To run benchmarks with recordings by Async profiler, clone its repository and use command like this:

sbt -no-colors 'benchmark/jmh:run -jvmArgsAppend "-XX:+UnlockDiagnosticVMOptions -XX:+DebugNonSafepoints" -prof jmh.extras.Async:event=cpu;dir=/tmp/profile-async;asyncProfilerDir=/home/andriy/Projects/com/github/jvm-profiling-tools/async-profiler;flameGraphDir=/home/andriy/Projects/com/github/brendangregg/FlameGraph;flameGraphOpts=--color,java;verbose=true -wi 10 -i 60 .*TwitterAPIBenchmark.readJsoniterScala.*'

To see list of available events need to start your app or benchmark, and run jps command. I will show list of PIDs and names for currently running Java processes.
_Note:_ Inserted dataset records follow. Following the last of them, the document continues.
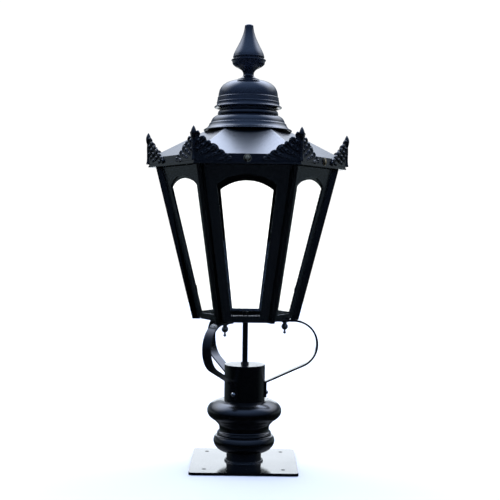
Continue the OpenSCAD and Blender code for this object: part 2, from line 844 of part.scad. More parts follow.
// A tube with a row of slots that let the warm air out under the dome
module vent_neck() {
    color([0.03, 0.03, 0.05]) difference() {
        translate([0, 0, neck_z]) ring(neck_r, neck_r - spun_t, neck_top_z - neck_z);
        for (i = [0:vent_slots - 1]) rotate([0, 0, 360 * (i + 0.5) / vent_slots]) translate([0, 0, slot_z])
            rotate([0, 90, 0]) translate([0, 0, neck_r - 5]) linear_extrude(height = 10)
            for (y = [-4, 4]) {
                translate([0, y]) circle(r = 2.2, $fn = 24);
                translate([-2.2, -4]) square([4.4, 8]);
            }
    }
}

// Outline of the skirt: a rolled rim, a flare, two steps and a bead under the dome
function skirt_outline() =
    let (w = skirt_r, b = rim_z, h = skirt_h, t = neck_r + spun_t + screw_gap) concat(
    arc([w - 1.5, b + 1.5], 1.5, -90, 70, 5),
    curve([w - 2.4, b + 3.6], [w - 8, b + 6], [w - 11, b + 10], [w - 12.4, b + h * 0.33], 6),
    [[w - 13.2, b + h * 0.35], [w - 15.4, b + h * 0.385]],
    curve([w - 15.6, b + h * 0.44], [w - 17.4, b + h * 0.58],
        [w - 23, b + h * 0.66], [w - 28, b + h * 0.7], 6),
    [[w - 31.4, b + h * 0.72]],
    arc([t + 2.6, b + h * 0.8], 2.6, -60, 70, 5),
    [[t + 1.6, b + h * 0.89], [t, b + h]]
);

module chimney_skirt() {
    outline = skirt_outline();
    lip = neck_r + screw_gap;
    color([0.05, 0.06, 0.09]) rotate_extrude() polygon(concat(outline, [[lip, skirt_top_z]],
        inner(outline, spun_t, rim_z + 1)));
}

// Outline of the dome: a rolled rim, two beads and a long curve to the top
function dome_outline() = let (w = dome_rim_r, b = dome_z, h = dome_h) concat(
    arc([w - 1.6, b + 1.6], 1.6, -90, 60, 5),
    [[w - 4.4, b + h * 0.085], [w - 5.2, b + h * 0.115], [w - 5.8, b + h * 0.19], [w - 7.1, b + h * 0.345],
        [w - 8.6, b + h * 0.385]],
    curve([w - 8.9, b + h * 0.4], [w - 8.8, b + h * 0.7], [w * 0.763, b + h * 0.94], [w * 0.319, b + h], 14)
);

module dome() {
    outline = dome_outline();
    hole = stud_r + screw_gap;
    color([0.05, 0.06, 0.09]) rotate_extrude() polygon(concat(outline, [[hole, dome_top_z],
        [hole, dome_top_z - spun_t]], inner(outline, spun_t, dome_z + 1)));
}

// A bar across the vent neck carries the stud, the dome and the lamp
module crossbar() {
    color([0.1, 0.1, 0.12]) translate([0, 0, bar_z]) difference() {
        translate([-neck_r, -bar_w / 2, 0]) cube([2 * neck_r, bar_w, bar_t]);
        translate([0, 0, -1]) cylinder(h = bar_t + 2, r = stud_r + screw_gap);
    }
}

module stud() {
    color([0.4, 0.4, 0.4]) translate([0, 0, stud_low_z]) cylinder(h = stud_top_z - stud_low_z, r = stud_r);
}

// Nuts below and above the crossbar, and one under the dome
module stud_nuts() {
    bore = stud_r + screw_gap / 2;
    color([0.4, 0.4, 0.4]) for (z = [bar_z - stud_nut_t, bar_z + bar_t, dome_top_z - spun_t - stud_nut_t])
        translate([0, 0, z]) hex_nut(stud_nut_r, bore, stud_nut_t);
}

// Outline of the finial: foot, neck, bowl, rim disc and the tall drop above it
function finial_outline() = let (w = finial_r, b = finial_z, h = finial_h, n = stud_r + 6.5) concat(
    [[w * 0.63, b], [w * 0.63, b + 1.6]],
    curve([w * 0.6, b + 2.4], [w * 0.44, b + 4], [n, b + h * 0.055], [n, b + h * 0.105], 6),
    curve([n, b + h * 0.13], [n + 2, b + h * 0.22], [w * 0.7, b + h * 0.2], [w * 0.91, b + h * 0.285], 9),
    [[w * 0.93, b + h * 0.33], [w * 0.96, b + h * 0.34]],
    arc([w - 1.1, b + h * 0.355], 1.1, -70, 80, 4),
    [[w * 0.87, b + h * 0.385]],
    arc([w * 0.87, b + h * 0.41], w * 0.03, -60, 60, 3),
    curve([w * 0.885, b + h * 0.43], [w * 0.815, b + h * 0.53],
        [w * 0.3, b + h * 0.74], [w * 0.25, b + h * 0.96], 16),
    curve([w * 0.25, b + h * 0.96], [w * 0.25, b + h * 0.985], [w * 0.16, b + h], [0, b + h], 5)
);

module finial() {
    bore = stud_r + running_fit;
    color([0.05, 0.06, 0.09]) rotate_extrude() polygon(concat([[bore, finial_z]], finial_outline(),
        [[0, stud_top_z + 1], [bore, stud_top_z + 1]]));
}

// Lamp

module lampholder() {
    r = holder_d / 2;
    bore = cap_r + running_fit;
    color([0.85, 0.83, 0.78]) rotate_extrude() polygon(concat(
        [[bore, holder_z], [r - 1.5, holder_z], [r, holder_z + 1.5], [r, holder_z + holder_l * 0.55]],
        curve([r, holder_z + holder_l * 0.6], [r, holder_z + holder_l * 0.85],
            [stud_r + 8, holder_top_z - 12],
            [stud_r + 5, holder_top_z], 6),
        [[stud_r + screw_gap, holder_top_z], [stud_r + screw_gap, stud_low_z - 1], [0, stud_low_z - 1],
            [0, lamp_cap_z + lamp_cap_h + 3], [bore, lamp_cap_z + lamp_cap_h + 3]]
    ));
}

module lamp_cap() {
    color([0.75, 0.62, 0.35]) translate([0, 0, lamp_cap_z]) rotate_extrude() polygon([
        [0, 0], [cap_r, 0], [cap_r, lamp_cap_h - 4], [cap_r * 0.55, lamp_cap_h - 1],
        [cap_r * 0.4, lamp_cap_h], [cap_r * 0.3, lamp_cap_h + 1.6], [0, lamp_cap_h + 1.6]
    ]);
}

module lamp_bulb() {
    r = bulb_d / 2;
    glass = 1;
    neck = cap_r - 0.6;
    c = [0, bulb_z + r];
    outline = concat(
        arc(c, r, -90, 38, 16),
        curve([r * cos(40), c[1] + r * sin(40)], [r * 0.62, c[1] + r],
            [neck, lamp_cap_z - 18], [neck, lamp_cap_z], 8)
    );
    color([0.95, 0.95, 0.9, 0.8]) rotate_extrude() polygon(concat(
        [for (p = outline) [max(p[0], 0), p[1]]],
        reversed([for (p = outline) [max(p[0] - glass, 0), p[1] + (p[1] < c[1] ? glass : 0)]])
    ));
}

base_plate();
post_tube();
pedestal_foot();
pedestal_bell();
casting_grubs();
frog_collar();
guide_sleeves();
collar_cap();
leg_right();
leg_rear();
leg_front();
leg_screws();
cable_tube();
tube_nuts();
floor_plate();
floor_bolts();
drop_nuts();
bottom_frame();
for (k = [0:SIDES - 1]) {
    corner_rib(k);
    side_panel(k);
    pane(k);
    crown(k);
}
pane_clips();
top_frame();
fascia();
fascia_screws();
fascia_nuts();
crown_nuts();
roof();
chimney_ring();
vent_neck();
chimney_skirt();
crossbar();
stud();
stud_nuts();
dome();
finial();
lampholder();
lamp_cap();
lamp_bulb();
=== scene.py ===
import math

import bpy
from mathutils import Matrix, Vector


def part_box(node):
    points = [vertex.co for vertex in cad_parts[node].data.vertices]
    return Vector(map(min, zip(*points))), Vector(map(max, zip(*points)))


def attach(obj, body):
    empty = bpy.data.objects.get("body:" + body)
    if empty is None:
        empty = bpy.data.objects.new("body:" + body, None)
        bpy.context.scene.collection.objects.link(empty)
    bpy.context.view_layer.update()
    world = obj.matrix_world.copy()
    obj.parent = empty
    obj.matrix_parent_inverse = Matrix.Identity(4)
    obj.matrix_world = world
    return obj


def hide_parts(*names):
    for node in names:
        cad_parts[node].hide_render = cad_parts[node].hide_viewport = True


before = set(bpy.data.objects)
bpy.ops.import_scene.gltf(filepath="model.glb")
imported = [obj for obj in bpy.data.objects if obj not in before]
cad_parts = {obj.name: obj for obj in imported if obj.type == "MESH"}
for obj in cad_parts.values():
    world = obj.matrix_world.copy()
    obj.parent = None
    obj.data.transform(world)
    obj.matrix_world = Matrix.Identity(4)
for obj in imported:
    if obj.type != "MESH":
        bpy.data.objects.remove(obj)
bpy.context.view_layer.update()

# Base plate
# A square of steel plate, sawn and drilled, with rounded corners and four holes for the pillar's
# anchors. It is powder-coated satin black and lies flat on the pillar's cap.

mm = 0.001
plate_low, plate_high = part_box("base_plate")
plate_corner = 8 * mm
plate_edge_r = 0.7 * mm
bolt_hole_d = 9 * mm
bolt_spacing = 167 * mm
cable_hole_d = 50 * mm


def socket(group, way, kind, name, value=None):
    """One named input or output of a shader node group."""
    made = group.interface.new_socket(name=name, in_out=way, socket_type=kind)
    if value is not None:
        made.default_value = value


coat_skin = bpy.data.node_groups.new("coat_skin", "ShaderNodeTree")
socket(coat_skin, "INPUT", "NodeSocketColor", "Coat", (0.005, 0.005, 0.007, 1))
socket(coat_skin, "INPUT", "NodeSocketColor", "Dust Colour", (0.20, 0.20, 0.19, 1))
socket(coat_skin, "INPUT", "NodeSocketFloat", "Shine Loss", 0.25)
socket(coat_skin, "INPUT", "NodeSocketFloat", "Grain Size", 900)
socket(coat_skin, "INPUT", "NodeSocketFloat", "Dust", 0.1)
socket(coat_skin, "INPUT", "NodeSocketColor", "Worn Colour", (0.035, 0.035, 0.036, 1))
socket(coat_skin, "INPUT", "NodeSocketFloat", "Edge Wear", 0.3)
socket(coat_skin, "OUTPUT", "NodeSocketColor", "Colour")
socket(coat_skin, "OUTPUT", "NodeSocketFloat", "Roughness")
socket(coat_skin, "OUTPUT", "NodeSocketFloat", "Height")


def add_node(tree, kind, **settings):
    """A shader node with its settings. Inputs are given by name in the dict called values."""
    node = tree.nodes.new(kind)
    for name, value in settings.pop("values", {}).items():
        node.inputs[name].default_value = value
    for name, value in settings.items():
        setattr(node, name, value)
    return node


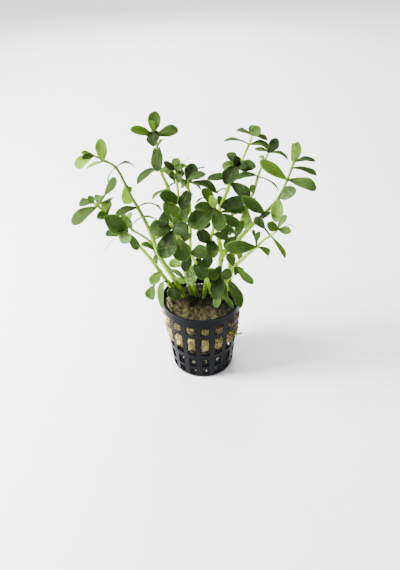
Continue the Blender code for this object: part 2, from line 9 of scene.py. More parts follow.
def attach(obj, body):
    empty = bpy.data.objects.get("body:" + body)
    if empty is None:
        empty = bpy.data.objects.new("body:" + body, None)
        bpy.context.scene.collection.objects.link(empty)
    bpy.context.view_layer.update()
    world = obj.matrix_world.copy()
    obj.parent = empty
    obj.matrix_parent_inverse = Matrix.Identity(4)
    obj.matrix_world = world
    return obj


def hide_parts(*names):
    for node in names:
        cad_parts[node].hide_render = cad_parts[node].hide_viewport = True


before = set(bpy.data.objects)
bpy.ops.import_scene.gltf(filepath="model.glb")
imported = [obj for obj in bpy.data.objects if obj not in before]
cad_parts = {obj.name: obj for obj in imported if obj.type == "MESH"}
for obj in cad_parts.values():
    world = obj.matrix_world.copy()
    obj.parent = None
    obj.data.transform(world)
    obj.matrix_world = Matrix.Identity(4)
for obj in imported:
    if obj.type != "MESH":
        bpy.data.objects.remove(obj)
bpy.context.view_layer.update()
mm = 0.001
root = "root"


# Node helpers: a value is either a plain value or the socket that feeds it.

def feed(tree, node, values):
    for name, value in values.items():
        if isinstance(value, bpy.types.NodeSocket):
            tree.links.new(value, node.inputs[name])
        else:
            node.inputs[name].default_value = value


def addNode(tree, kind, values=None, **settings):
    node = tree.nodes.new(kind)
    for name, value in settings.items():
        setattr(node, name, value)
    feed(tree, node, values or {})
    return node


def doMath(tree, operation, *values, clamp=False):
    kind = "ShaderNodeMath"
    return addNode(tree, kind, dict(enumerate(values)), operation=operation, use_clamp=clamp).outputs[0]


def inTurn(tree, operation, values):  # on the first two values, then on the result and the third
    total = values[0]
    for value in values[1:]:
        total = doMath(tree, operation, total, value)
    return total


def times(tree, *values):
    return inTurn(tree, "MULTIPLY", values)


def plus(tree, *values):
    return inTurn(tree, "ADD", values)


def minus(tree, first, second):
    return doMath(tree, "SUBTRACT", first, second)


def doVector(tree, operation, *values):
    node = addNode(tree, "ShaderNodeVectorMath", dict(enumerate(values)), operation=operation)
    return node.outputs["Value" if operation in ("LENGTH", "DOT_PRODUCT") else "Vector"]


def scaled(tree, vector, factor):
    values = {"Vector": vector, "Scale": factor}
    return addNode(tree, "ShaderNodeVectorMath", values, operation="SCALE").outputs[0]


def mapped(tree, value, fromLow, fromHigh, toLow=0.0, toHigh=1.0, smooth=True):
    span = {"Value": value, "From Min": fromLow, "From Max": fromHigh, "To Min": toLow, "To Max": toHigh}
    kind = "SMOOTHSTEP" if smooth else "LINEAR"
    return addNode(tree, "ShaderNodeMapRange", span, interpolation_type=kind).outputs["Result"]


def mixed(tree, factor, first, second):
    return addNode(tree, "ShaderNodeMix", {0: factor, 6: first, 7: second}, data_type="RGBA").outputs[2]


def ramped(tree, value, stops):  # stops are (place, colour)
    node = addNode(tree, "ShaderNodeValToRGB", {"Fac": value})
    ramp = node.color_ramp
    while len(ramp.elements) < len(stops):
        ramp.elements.new(0.5)
    for element, (place, colour) in zip(ramp.elements, stops):
        element.position = place
        element.color = colour
    return node.outputs["Color"]


def readNamed(tree, name, kind="FLOAT"):
    node = addNode(tree, "GeometryNodeInputNamedAttribute", {"Name": name}, data_type=kind)
    return node.outputs["Attribute"]


def storeNamed(tree, geometry, name, value):
    values = {"Geometry": geometry, "Name": name, "Value": value}
    return addNode(tree, "GeometryNodeStoreNamedAttribute", values, data_type="FLOAT").outputs[0]


def painted(tree, geometry, material):
    values = {"Geometry": geometry, "Material": material}
    return addNode(tree, "GeometryNodeSetMaterial", values).outputs[0]


def newTree(name, inputs):
    tree = bpy.data.node_groups.new(name, "GeometryNodeTree")
    tree.interface.new_socket("Geometry", in_out="INPUT", socket_type="NodeSocketGeometry")
    for label, kind in inputs:
        tree.interface.new_socket(label, in_out="INPUT", socket_type="NodeSocket" + kind)
    tree.interface.new_socket("Geometry", in_out="OUTPUT", socket_type="NodeSocketGeometry")
    return tree, tree.nodes.new("NodeGroupInput").outputs, tree.nodes.new("NodeGroupOutput").inputs


def finished(piece, nodes):
    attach(piece, root)
    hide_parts(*nodes)
    return piece


def addPiece(name, mesh, *materials):
    piece = bpy.data.objects.new(name, mesh)
    bpy.context.scene.collection.objects.link(piece)
    for material in materials:
        mesh.materials.append(material)
    return piece


def grown(piece, tree, inputs):  # runs a Geometry Nodes tree on a piece and keeps its result as a plain mesh
    modifier = piece.modifiers.new(tree.name, "NODES")
    modifier.node_group = tree
    for item in tree.interface.items_tree:
        if item.item_type == "SOCKET" and item.in_out == "INPUT" and item.name in inputs:
            modifier[item.identifier] = inputs[item.name]
    evaluated = piece.evaluated_get(bpy.context.evaluated_depsgraph_get())
    mesh = bpy.data.meshes.new_from_object(evaluated)
    piece.modifiers.remove(modifier)
    return mesh


def lofted(rings):  # a closed body through rings of the same number of points, its first and last ring filled
    shape = bmesh.new()
    rows = [[shape.verts.new(point) for point in ring] for ring in rings]
    for lower, upper in zip(rows, rows[1:]):
        for i in range(len(lower)):
            j = (i + 1) % len(lower)
            shape.faces.new((lower[i], lower[j], upper[j], upper[i]))
    shape.faces.new(reversed(rows[0]))
    shape.faces.new(rows[-1])
    bmesh.ops.recalc_face_normals(shape, faces=shape.faces)
    for face in shape.faces:
        face.smooth = True
    mesh = bpy.data.meshes.new("loft")
    shape.to_mesh(mesh)
    shape.free()
    return mesh


def newMaterial(name):
    material = bpy.data.materials.new(name)
    material.use_nodes = True
    tree = material.node_tree
    return material, tree, tree.nodes["Principled BSDF"]


def objectPoint(tree):
    return addNode(tree, "ShaderNodeTexCoord").outputs["Object"]


def noiseAt(tree, point, scale, detail=3.0, roughness=0.55):
    values = {"Vector": point, "Scale": scale, "Detail": detail, "Roughness": roughness}
    return addNode(tree, "ShaderNodeTexNoise", values).outputs["Fac"]


def bumped(tree, height, strength, distance):
    values = {"Height": height, "Strength": strength, "Distance": distance}
    return addNode(tree, "ShaderNodeBump", values).outputs["Normal"]


def attributeValue(tree, name):
    return addNode(tree, "ShaderNodeAttribute", attribute_name=name).outputs["Fac"]


# The net pot: one sector of its wall is drawn, with half a rib on each side of a column of
# windows, and the sector is repeated round the axis.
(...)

While your Java process still running launch the Async Profiler with the list option and ID of your process like here:

$ ~/Projects/com/github/jvm-profiling-tools/async-profiler/profiler.sh list 6924
Perf events:
  cpu
  page-faults
  context-switches
  cycles
  instructions
  cache-references
  cache-misses
  branches
  branch-misses
  bus-cycles
  L1-dcache-load-misses
  LLC-load-misses
  dTLB-load-misses
Java events:
  alloc
  lock

Following command can be used to profile and print assembly code of hottest methods, but it requires a setup of an additional library to make PrintAssembly feature enabled:

sbt clean 'benchmark/jmh:run -prof perfasm -wi 10 -i 10 .*Adt.*readJsoniter.*'

More info about extras, options and ability to generate flame graphs see in Sbt-JMH docs

Publish locally

Publish to local Ivy repo:

sbt publishLocal

Publish to local Maven repo:

sbt publishM2

Release

For version numbering use Recommended Versioning Scheme that is used in the Scala ecosystem.

Double check binary and source compatibility, including behavior, and release using the following command (credentials are required):

sbt -J-XX:MaxMetaspaceSize=512m release

Do not push changes to github until promoted artifacts for the new version are not available for download on Maven Central Repository to avoid binary compatibility check failures in triggered Travis CI builds.